Download MuJoCo key and MuJoCo 2.1 binaries
Extract the downloaded mujoco210 and mjkey.txt into ~/.mujoco/mujoco210 and ~/.mujoco/mjkey.txt

Add following environment variables into ~/.bashrc

export LD_LIBRARY_PATH=$LD_LIBRARY_PATH:$HOME/.mujoco/mujoco210/bin
export LD_LIBRARY_PATH=$LD_LIBRARY_PATH:/usr/lib/nvidia

Install and use the included Ananconda environment

$ conda create -c nvidia -n Cal-QL python=3.8 cuda-nvcc=11.3
$ conda activate Cal-QL
$ pip install -r requirements.txt

Set up W&B API keys

This codebase visualizes the logs using Weights and Biases.
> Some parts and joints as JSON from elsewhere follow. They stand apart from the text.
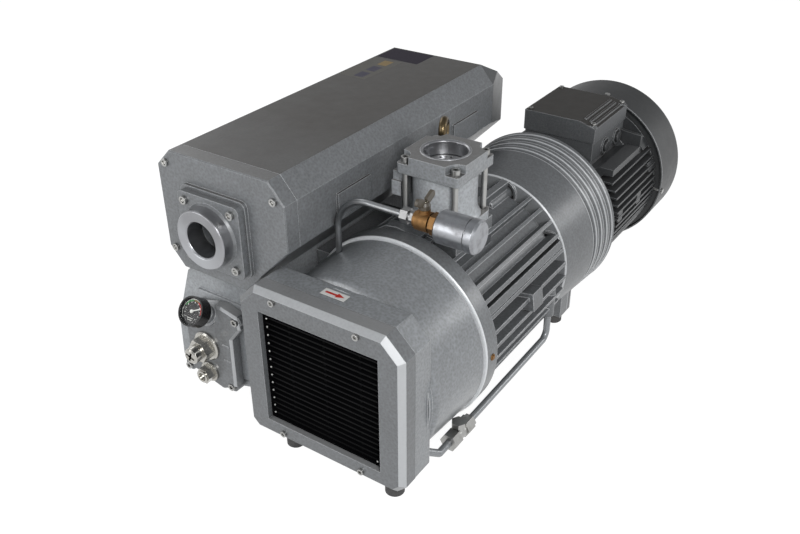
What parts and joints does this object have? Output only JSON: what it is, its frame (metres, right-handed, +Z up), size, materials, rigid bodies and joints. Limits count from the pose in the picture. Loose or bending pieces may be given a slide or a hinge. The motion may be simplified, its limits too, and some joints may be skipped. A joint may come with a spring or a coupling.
{
  "type": "oil-lubricated rotary vane vacuum pump",
  "caption": "Grey oil-lubricated rotary vane vacuum pump with flanged electric motor, oil cooler cowl, exhaust oil separator box and threaded inlet",
  "frame": {"origin": "on the floor at the centre of the four rubber feet, shaft line straight above it", "axes": "+X to the side away from the exhaust box, +Y along the shaft from the oil cooler to the motor, +Z up"},
  "size_m": [0.448, 0.8737, 0.3835],
  "materials": {
    "hammer_paint": "silver grey hammered enamel",
    "motor_paint": "silver grey enamel, smoother",
    "pipe_paint": "silver grey enamel over tube",
    "core_black": "matt black enamel",
    "zinc_steel": "zinc plated",
    "tube_steel": "polished tube",
    "ground_steel": "ground",
    "screen_steel": "stainless",
    "gilt_steel": "yellow zinc plated",
    "bright_chrome": "bright nickel plated",
    "turned_aluminium": "turned",
    "bare_iron": "machined and oiled",
    "rough_brass": "rough cast",
    "plated_brass": "nickel plated",
    "dark_handle": "dark enamel",
    "fan_plastic": "moulded",
    "vane_fibre": "woven fibre in resin",
    "gauge_black": "black case and dial",
    "needle_white": "white",
    "clear_glass": "clear",
    "filter_fabric": "glass fibre felt",
    "seal_rubber": "black",
    "foot_rubber": "dark grey"
  },
  "bodies": {
    "machine": {"radiator_frame": "hammer_paint", "radiator_screws": "zinc_steel", "radiator_core": "core_black", "fan_housing": "hammer_paint", "front_end_plate": "hammer_paint", "pump_cylinder": "hammer_paint", "rear_end_plate": "bare_iron", "pump_bearings": "ground_steel", "shaft_seals": "seal_rubber", "bell_housing": "hammer_paint", "motor_flange": "motor_paint", "motor_frame": "motor_paint", "motor_stator": "bare_iron", "motor_bearings": "ground_steel", "motor_shield": "motor_paint", "motor_cowl": "motor_paint", "cowl_screws": "zinc_steel", "terminal_box": "motor_paint", "terminal_lid": "motor_paint", "lid_screws": "zinc_steel", "cable_plugs": "motor_paint", "inlet_valve_body": "hammer_paint", "inlet_flange": "hammer_paint", "inlet_bolts": "zinc_steel", "inlet_screen": "screen_steel", "valve_spring": "screen_steel", "lifting_eye": "gilt_steel", "ballast_tube": "tube_steel", "ballast_nut": "zinc_steel", "ballast_valve_body": "rough_brass", "ballast_silencer": "turned_aluminium", "separator_body": "hammer_paint", "separator_cover": "hammer_paint", "cover_screws": "zinc_steel", "exhaust_flange": "hammer_paint", "flange_screws": "zinc_steel", "exhaust_filters": "filter_fabric", "sump": "hammer_paint", "oil_block": "hammer_paint", "block_screws": "zinc_steel", "gauge_body": "gauge_black", "gauge_glass": "clear_glass", "filler_plug": "bright_chrome", "drain_plug": "bright_chrome", "oil_pipe": "pipe_paint", "pipe_fittings": "zinc_steel", "feet": "foot_rubber"},
    "drive_train": {"pump_rotor": "ground_steel", "vanes": "vane_fibre", "cooling_fan": "fan_plastic", "pump_coupling": "bare_iron", "coupling_spider": "seal_rubber", "motor_coupling": "bare_iron", "motor_rotor": "ground_steel", "motor_fan": "fan_plastic"},
    "inlet_valve": {"valve_plate": "screen_steel"},
    "ballast_cock": {"ballast_ball": "plated_brass", "ballast_handle": "dark_handle"},
    "needle": {"gauge_needle": "needle_white"},
    "float": {"float_valve": "plated_brass"}
  },
  "joints": [
    {"name": "drive_spin", "type": "hinge", "parent": "machine", "child": "drive_train", "pos_m": [0, 0, 0.142], "axis": [0, 1, 0], "continuous": true},
    {"name": "valve_slide", "type": "slide", "parent": "machine", "child": "inlet_valve", "axis": [0, 0, -1], "range_m": [0, 0.01], "stiffness_N_per_m": 400, "springref_m": -0.012, "deforming": ["valve_spring"]},
    {"name": "ballast_turn", "type": "hinge", "parent": "machine", "child": "ballast_cock", "pos_m": [0.062, -0.136, 0.338], "axis": [0, 0, 1], "range_deg": [0, 90]},
    {"name": "needle_turn", "type": "hinge", "parent": "machine", "child": "needle", "pos_m": [-0.2266, -0.2478, 0.169], "axis": [0, -0.8, 0.6], "range_deg": [-180, 30]},
    {"name": "float_lift", "type": "hinge", "parent": "machine", "child": "float", "pos_m": [-0.215, 0.01, 0.06], "axis": [-1, 0, 0], "range_deg": [0, 25]}
  ]
}
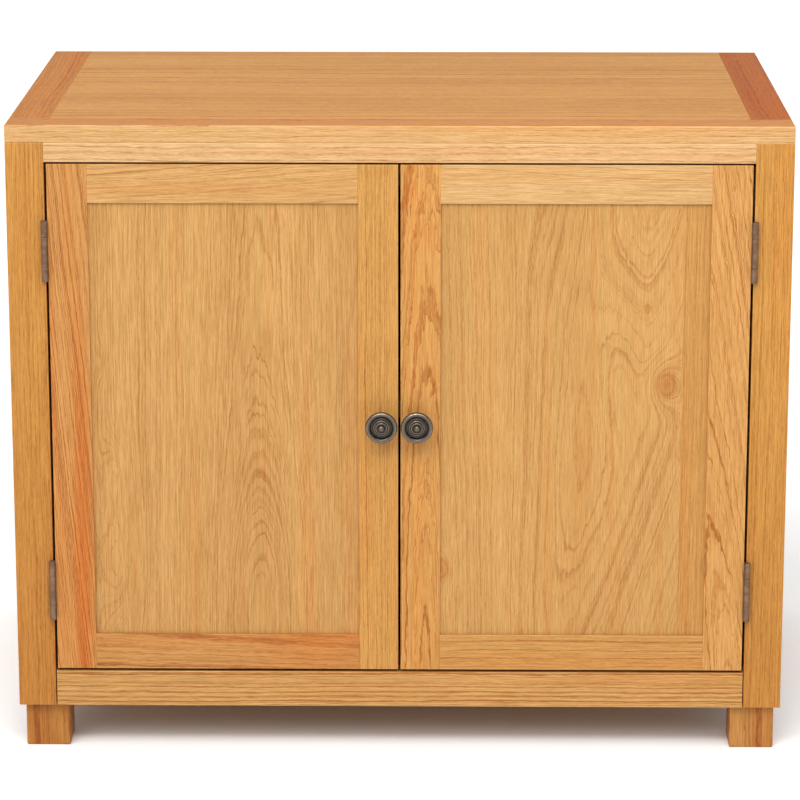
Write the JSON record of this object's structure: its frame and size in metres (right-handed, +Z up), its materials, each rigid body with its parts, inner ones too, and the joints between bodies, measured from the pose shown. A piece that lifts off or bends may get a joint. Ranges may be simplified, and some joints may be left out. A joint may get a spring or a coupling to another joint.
{
  "type": "media cabinet",
  "caption": "Low oak media cabinet on block feet, with inset framed doors on butt hinges, ringed knobs, an inner shelf and cable outlets in the back.",
  "frame": {"origin": "on the floor, at the middle of the footprint, knobs included", "axes": "+X to the right as seen from the front, along the width; +Y to the back; +Z up; the doors face -Y"},
  "size_m": [0.8, 0.522, 0.665],
  "materials": {
    "oak_frame": "satin lacquer",
    "oak_panel": "satin lacquer",
    "oak_strip": "satin lacquer",
    "oak_foot": "satin lacquer",
    "oak_back": "matt",
    "knob_metal": "antiqued satin",
    "hinge_bronze": "antiqued satin",
    "zinc_steel": "satin",
    "catch_plastic": "matt",
    "magnet_black": "matt"
  },
  "bodies": {
    "carcass": {"back_panel": "oak_back", "back_panel_screws": "zinc_steel", "cabinet_floor": "oak_panel", "carcass_wood_screws": "hinge_bronze", "catch_housing": "catch_plastic", "catch_magnets": "magnet_black", "door_stop_rail": "oak_frame", "foot_bolts": "zinc_steel", "front_bottom_rail": "oak_frame", "front_left_foot": "oak_foot", "front_left_post": "oak_frame", "front_right_foot": "oak_foot", "front_right_post": "oak_frame", "front_top_rail": "oak_frame", "hinge_pins": "hinge_bronze", "left_lower_hinge_frame_leaf": "hinge_bronze", "left_side_bottom_rail": "oak_frame", "left_side_panel": "oak_panel", "left_side_top_rail": "oak_frame", "left_upper_hinge_frame_leaf": "hinge_bronze", "rear_bottom_rail": "oak_frame", "rear_left_foot": "oak_foot", "rear_left_post": "oak_frame", "rear_right_foot": "oak_foot", "rear_right_post": "oak_frame", "rear_top_rail": "oak_frame", "right_lower_hinge_frame_leaf": "hinge_bronze", "right_side_bottom_rail": "oak_frame", "right_side_panel": "oak_panel", "right_side_top_rail": "oak_frame", "right_upper_hinge_frame_leaf": "hinge_bronze", "shelf": "oak_panel", "shelf_pins": "zinc_steel", "top_centre_panel": "oak_panel", "top_fixing_screws": "zinc_steel", "top_front_rail": "oak_frame", "top_left_strip": "oak_strip", "top_right_strip": "oak_strip"},
    "left_door": {"left_door_bottom_rail": "oak_frame", "left_door_hinge_stile": "oak_frame", "left_door_knob": "knob_metal", "left_door_knob_screw": "zinc_steel", "left_door_meeting_stile": "oak_frame", "left_door_panel": "oak_panel", "left_door_strike_plate": "zinc_steel", "left_door_top_rail": "oak_frame", "left_door_wood_screws": "hinge_bronze", "left_lower_hinge_door_leaf": "hinge_bronze", "left_upper_hinge_door_leaf": "hinge_bronze"},
    "right_door": {"right_door_bottom_rail": "oak_frame", "right_door_hinge_stile": "oak_frame", "right_door_knob": "knob_metal", "right_door_knob_screw": "zinc_steel", "right_door_meeting_stile": "oak_frame", "right_door_panel": "oak_panel", "right_door_strike_plate": "zinc_steel", "right_door_top_rail": "oak_frame", "right_door_wood_screws": "hinge_bronze", "right_lower_hinge_door_leaf": "hinge_bronze", "right_upper_hinge_door_leaf": "hinge_bronze"}
  },
  "joints": [
    {"name": "left_door_swing", "type": "hinge", "parent": "carcass", "child": "left_door", "pos_m": [-0.3615, -0.2376, 0.35475], "axis": [0, 0, -1], "range_deg": [0, 175]},
    {"name": "right_door_swing", "type": "hinge", "parent": "carcass", "child": "right_door", "pos_m": [0.3615, -0.2376, 0.35475], "axis": [0, 0, 1], "range_deg": [0, 175]}
  ]
}
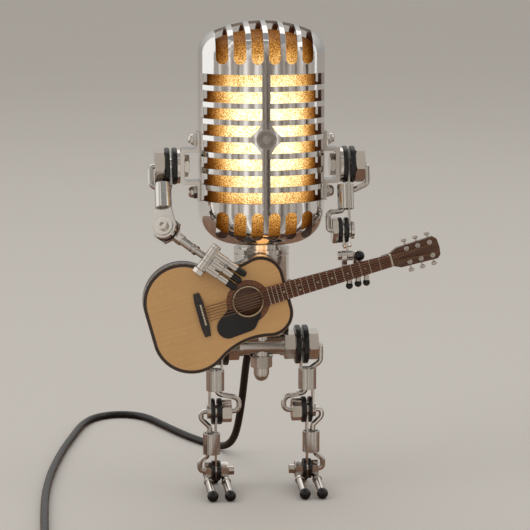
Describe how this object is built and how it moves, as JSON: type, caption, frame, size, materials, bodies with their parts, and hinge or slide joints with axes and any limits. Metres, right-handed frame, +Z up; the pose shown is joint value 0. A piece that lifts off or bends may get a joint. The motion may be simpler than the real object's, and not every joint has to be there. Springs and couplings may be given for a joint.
{
  "type": "desk lamp",
  "caption": "Desk lamp shaped as a small robot: slotted chrome microphone head lit from inside, hinged tube limbs with nuts and rubber rings, holding an acoustic guitar.",
  "frame": {"origin": "middle of the box round the lamp without its cord, on the surface it stands on", "axes": "+X to the viewer's right along the guitar's neck, -Y is the front, +Z up"},
  "size_m": [0.2379, 0.386, 0.2853],
  "materials": {
    "chrome": "polished",
    "brushed": "satin",
    "lit_mesh": "grainy mesh, lit from inside",
    "bulb_glass": "frosted, lit",
    "ceramic": "gloss",
    "circuit": "matte",
    "rubber": "satin",
    "cord_plastic": "semi gloss",
    "guitar_sides": "gloss lacquer",
    "guitar_top": "satin lacquer",
    "pickguard": "gloss",
    "rosewood": "satin",
    "bone": "satin",
    "fret_metal": "polished",
    "strings": "polished"
  },
  "bodies": {
    "head_and_torso": {"head_front_shell": "chrome", "head_rear_shell": "chrome", "head_badge": "brushed", "mesh_liner": "lit_mesh", "lamp_holder": "ceramic", "bulb": "bulb_glass", "neck_collar": "chrome", "torso_tube": "chrome", "dimmer_module": "circuit", "inner_wire": "cord_plastic", "hip_barrel": "chrome", "crotch_nut": "chrome", "crotch_cap": "chrome", "shoulder_brackets": "chrome", "bracket_cap_nuts": "chrome", "shoulder_bolts": "chrome", "shoulder_rubber_rings": "rubber", "hip_bolts": "chrome", "hip_rubber_rings": "rubber", "guitar_bracket": "brushed", "guitar_body": "guitar_sides", "guitar_top": "guitar_top", "guitar_pickguard": "pickguard", "guitar_bridge": "rosewood", "guitar_bone_parts": "bone", "guitar_neck": "guitar_sides", "guitar_fretboard": "rosewood", "guitar_frets": "fret_metal", "guitar_strings": "strings", "guitar_tuners": "chrome", "cord_gland": "cord_plastic", "power_cord": "cord_plastic", "cord_coil": "cord_plastic", "cord_tie": "cord_plastic", "cord_plug": "cord_plastic", "plug_shell": "chrome"},
    "left_arm_upper": {"left_upper_arm": "chrome"},
    "left_arm_fore": {"left_forearm": "chrome", "left_arm_bolts": "chrome", "left_elbow_ring": "rubber"},
    "left_palm": {"left_hand": "chrome", "left_fingertips": "rubber"},
    "left_leg_upper": {"left_thigh": "chrome"},
    "left_leg_lower": {"left_shin": "chrome", "left_leg_bolts": "chrome", "left_leg_rubber_rings": "rubber"},
    "left_foot_body": {"left_foot": "chrome", "left_toe_tips": "rubber"},
    "right_arm_upper": {"right_upper_arm": "chrome"},
    "right_arm_fore": {"right_forearm": "chrome", "right_arm_bolts": "chrome", "right_elbow_rings": "rubber"},
    "right_palm": {"right_hand": "chrome", "right_fingertips": "rubber"},
    "right_leg_upper": {"right_thigh": "chrome"},
    "right_leg_lower": {"right_shin": "chrome", "right_leg_bolts": "chrome", "right_leg_rubber_rings": "rubber"},
    "right_foot_body": {"right_foot": "chrome", "right_toe_tips": "rubber"}
  },
  "joints": [
    {"name": "left_shoulder", "type": "hinge", "parent": "head_and_torso", "child": "left_arm_upper", "pos_m": [-0.06986, 0.00054, 0.1993], "axis": [-1, 0, 0], "range_deg": [0, 100]},
    {"name": "left_elbow", "type": "hinge", "parent": "left_arm_upper", "child": "left_arm_fore", "pos_m": [-0.07476, -0.01881, 0.16578], "axis": [0.342, 0.8138, -0.4698], "range_deg": [-10, 15]},
    {"name": "left_wrist", "type": "hinge", "parent": "left_arm_fore", "child": "left_palm", "pos_m": [-0.05029, -0.03261, 0.14842], "axis": [-0.5807, 0, -0.8141], "range_deg": [0, 60]},
    {"name": "right_shoulder", "type": "hinge", "parent": "head_and_torso", "child": "right_arm_upper", "pos_m": [0.03624, 0.00054, 0.1993], "axis": [1, 0, 0], "range_deg": [0, 45]},
    {"name": "right_elbow", "type": "hinge", "parent": "right_arm_upper", "child": "right_arm_fore", "pos_m": [0.03224, -0.00971, 0.16105], "axis": [1, 0, 0], "range_deg": [0, 60]},
    {"name": "right_wrist", "type": "hinge", "parent": "right_arm_fore", "child": "right_palm", "pos_m": [0.03544, -0.01546, 0.1465], "axis": [1, 0, 0], "range_deg": [0, 60]},
    {"name": "left_hip", "type": "hinge", "parent": "head_and_torso", "child": "left_leg_upper", "pos_m": [-0.04376, 0.00054, 0.0902], "axis": [-1, 0, 0], "range_deg": [-45, 35]},
    {"name": "left_knee", "type": "hinge", "parent": "left_leg_upper", "child": "left_leg_lower", "pos_m": [-0.04376, 0.00054, 0.0498], "axis": [1, 0, 0], "range_deg": [0, 120]},
    {"name": "left_ankle", "type": "hinge", "parent": "left_leg_lower", "child": "left_foot_body", "pos_m": [-0.04376, 0.00054, 0.0128], "axis": [-1, 0, 0], "range_deg": [-35, 35]},
    {"name": "right_hip", "type": "hinge", "parent": "head_and_torso", "child": "right_leg_upper", "pos_m": [0.01224, 0.00054, 0.0902], "axis": [-1, 0, 0], "range_deg": [-45, 90]},
    {"name": "right_knee", "type": "hinge", "parent": "right_leg_upper", "child": "right_leg_lower", "pos_m": [0.01224, 0.00054, 0.0498], "axis": [1, 0, 0], "range_deg": [0, 120]},
    {"name": "right_ankle", "type": "hinge", "parent": "right_leg_lower", "child": "right_foot_body", "pos_m": [0.01224, 0.00054, 0.0128], "axis": [-1, 0, 0], "range_deg": [-35, 35]}
  ]
}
To enable this, you first need to set up your W&B API key by:

Make a file named wandb_config.py under JaxCQL folder with the following information filled in

def get_wandb_config():
    return dict (
        WANDB_API_KEY = 'your api key',
        WANDB_EMAIL = 'your email',
        WANDB_USERNAME = 'user'
    )

You can simply copy JaxCQL/wandb_config_example.py, rename it to wandb_config.py and fill in the information.

Run Experiments

AntMaze

You can run experiments using the following command:

$ bash scripts/run_antmaze.sh

Please check scripts/run_antmaze.sh for the details. All available command options can be seen in conservative_sac_main.py and conservative_sac.py.

Adroit Binary

Download the offline dataset from here and unzip the files into <this repositroy>/demonstrations/offpolicy_hand_data/*.npy
We should also install mj_envs from this fork

$ git clone --recursive https://github.com/nakamotoo/mj_envs.git
$ cd mj_envs  
$ git submodule update --remote
$ pip install -e .

Now you can run experiments using the following command:

$ bash scripts/run_adroit.sh

Please check scripts/run_adroit.sh for the details.

Other Environments

At the moment, this repository only has AntMaze and Adroit implemented. FrankaKitchen is planned to be added soon, but if you are in a hurry or would like to try other tasks (such as the visual manipulation domain in the paper), please contact me at nakamoto[at]berkeley[dot]edu.

Sample Runs and Logs

In order to enable other readers to replicate our results easily, we have conducted a sweep for Cal-QL and CQL in the AntMaze and Adroit domains and made the corresponding W&B logs publicly accessible. The logs can be found here: https://wandb.ai/mitsuhiko/Cal-QL--Examples?workspace=user-mitsuhiko

You can choose the environment to visualize by filering on env. Cal-QL runs are indicated by enable-calql=True, and CQL runs are denoted by enable-calql=False. Each env has been run across 4 seeds.